I spent WAY too long reading this epic Britney Spears article
yesterday afternoon. Seriously, once I finished reading it (and I
skimmed some parts of it!) it felt like an hour had passed and I was
thirsty and disoriented. So, if you have some time set aside and you
want to read a really intensive article about Britney’s Las Vegas
residency (an article that barely quotes Britney herself), go here.
The biggest headline out of this piece is that even Britney’s handlers
admit that she’s not singing live. Durr. But there are a few other
gems too. Some highlights:
Journalists always bring Britney food:[From Medium.com]
That’s what the interviewers do. They come and they give her food.
Yesterday had been her 32nd birthday. Mario Lopez had brought cupcakes.
(The month before, a foreign journalist had asked her what her birthday
plans were. “Probably working,” she’d said. His response: “You’re so
American.”)
The X-Factor debacle: She was terrible at the banter
and bitchy sound bites that are so much the matter of those talent
shows.

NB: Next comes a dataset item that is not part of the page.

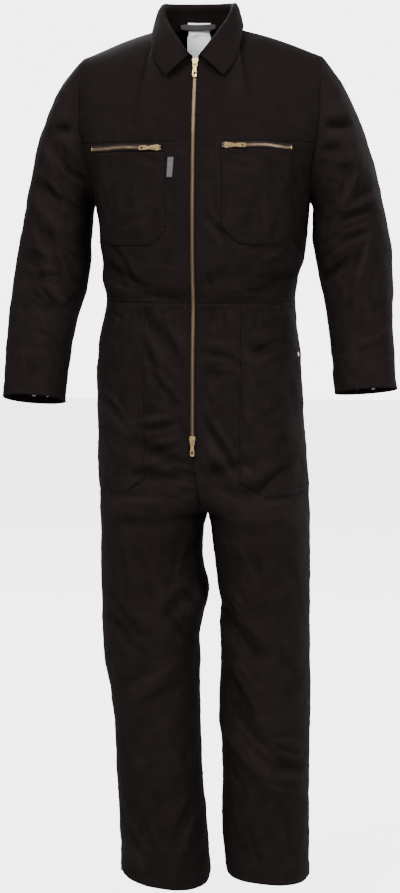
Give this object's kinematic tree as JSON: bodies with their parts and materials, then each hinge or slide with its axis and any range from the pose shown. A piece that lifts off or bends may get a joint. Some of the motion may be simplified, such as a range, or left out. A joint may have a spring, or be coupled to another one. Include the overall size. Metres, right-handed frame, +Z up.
{
  "type": "boiler suit",
  "caption": "Long-sleeved boiler suit with a turned-down collar, a full front zip, zipped chest pockets and slanted hip pockets, hollow and filled out as when worn.",
  "frame": {"origin": "between the shoulders, level with the side of the neck, where the wearer's shoulders carry the garment", "axes": "+Z up along the wearer's height, -Y to the front, +X to the wearer's left"},
  "size_m": [0.7236, 0.2925, 1.6337],
  "materials": {
    "black_twill": "matt heavy twill, almost black",
    "brass": "polished, slightly worn",
    "grey_tape": "woven tape",
    "white_label": "bare satin tape"
  },
  "bodies": {
    "garment": {"back": "black_twill", "front_left": "black_twill", "front_right": "black_twill", "yoke_left": "black_twill", "yoke_right": "black_twill", "sleeve_left": "black_twill", "sleeve_right": "black_twill", "collar": "black_twill", "trouser_front_left": "black_twill", "trouser_front_right": "black_twill", "trouser_back_left": "black_twill", "trouser_back_right": "black_twill", "chest_pocket_left": "black_twill", "chest_pocket_right": "black_twill", "hip_pocket_left": "black_twill", "hip_pocket_right": "black_twill", "main_zip": "brass", "chest_zip_left": "brass", "chest_zip_right": "brass", "slider_top": "brass", "slider_bottom": "brass", "slider_chest_left": "brass", "slider_chest_right": "brass", "neck_label": "white_label", "hanger_loop": "grey_tape", "chest_tag": "grey_tape"},
    "pull_top_body": {"pull_top": "brass"},
    "pull_bottom_body": {"pull_bottom": "brass"},
    "pull_chest_left_body": {"pull_chest_left": "brass"},
    "pull_chest_right_body": {"pull_chest_right": "brass"}
  },
  "joints": [
    {"name": "pull_top_hinge", "type": "hinge", "parent": "garment", "child": "pull_top_body", "pos_m": [0, -0.11184, -0.067], "axis": [-1, 0, 0], "range_deg": [0, 150]},
    {"name": "pull_bottom_hinge", "type": "hinge", "parent": "garment", "child": "pull_bottom_body", "pos_m": [0, -0.15264, -0.73474], "axis": [-1, 0, 0], "range_deg": [0, 150]},
    {"name": "pull_chest_left_hinge", "type": "hinge", "parent": "garment", "child": "pull_chest_left_body", "pos_m": [0.06523, -0.1437, -0.2118], "axis": [0, 0, -1], "range_deg": [0, 150]},
    {"name": "pull_chest_right_hinge", "type": "hinge", "parent": "garment", "child": "pull_chest_right_body", "pos_m": [-0.0687, -0.14377, -0.216], "axis": [0, 0, 1], "range_deg": [0, 150]}
  ]
}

Britney came up in a time of CDs, one of her managers, Adam
Leber, reminded me, before interaction with fans was so unpredictable
and needy and could come at you through your phone. But it wasn’t just
that, really. She told her publicist, Jeff Raymond, that watching other
people perform made her wistful. She wasn’t ready to hang it up in her
early 30s and assume the bizarre position of grande dame judge, trotted
out for her wisdom rather than her talent, like Liza Minnelli or an
errant Pussycat Doll. Britney quit before Simon Cowell could fire her so
she could quit before he could fire her.
Putting together Piece of Me: Britney’s contract for
this show, which pays a reported $15 million (about $300,000 per show),
demands that she create a spectacle that’s bigger than anything she’d
done before, so that people who had seen her live before would still be
tempted to come. (Celine’s first residency featured 53 dancers and a
bunch of clowns, impractical to take on the road, to say the least.)
Fine by Britney. She told Baz Halpin, the show’s creative director, that
she wanted elements: fire, water, snow. She wanted a jungle theme,
which is something she always wants. Halpin loved the idea and gave her a
tree to jump off of in the middle of the third act; it’s 56,000 pounds
and 32 feet high and takes six people to move.
Whether she sings live: Our expectations of a woman
in her 30s who has built two people in her body might be a little bit of
a reach. “To put on the show that she puts on, it’s virtually
impossible to sing the entire time and do what she does,” Adam Leber
told me. “She’s singing on every song, basically, when she has the
ability to sing. There’s no way you can dance for 90 minutes straight
and sing the entire time.”
Her conservatorship: Sources close to Caesars, which
means that they work at Caesars, tell me: that the company had insisted
on the conservatorship just in case, and that it must remain throughout
her contract.
It’s actually a really interesting, well-researched piece, but it’s
verbose. And then some. I found out some new stuff, including the fact
that Britney still pays Kevin Federline $25,000 a month in child
support. I learned that Britney hates crowds and that she has an
excessive amount of managers and “staff.” I also learned that she
really likes her backup dancers and she enjoys being on stage with them.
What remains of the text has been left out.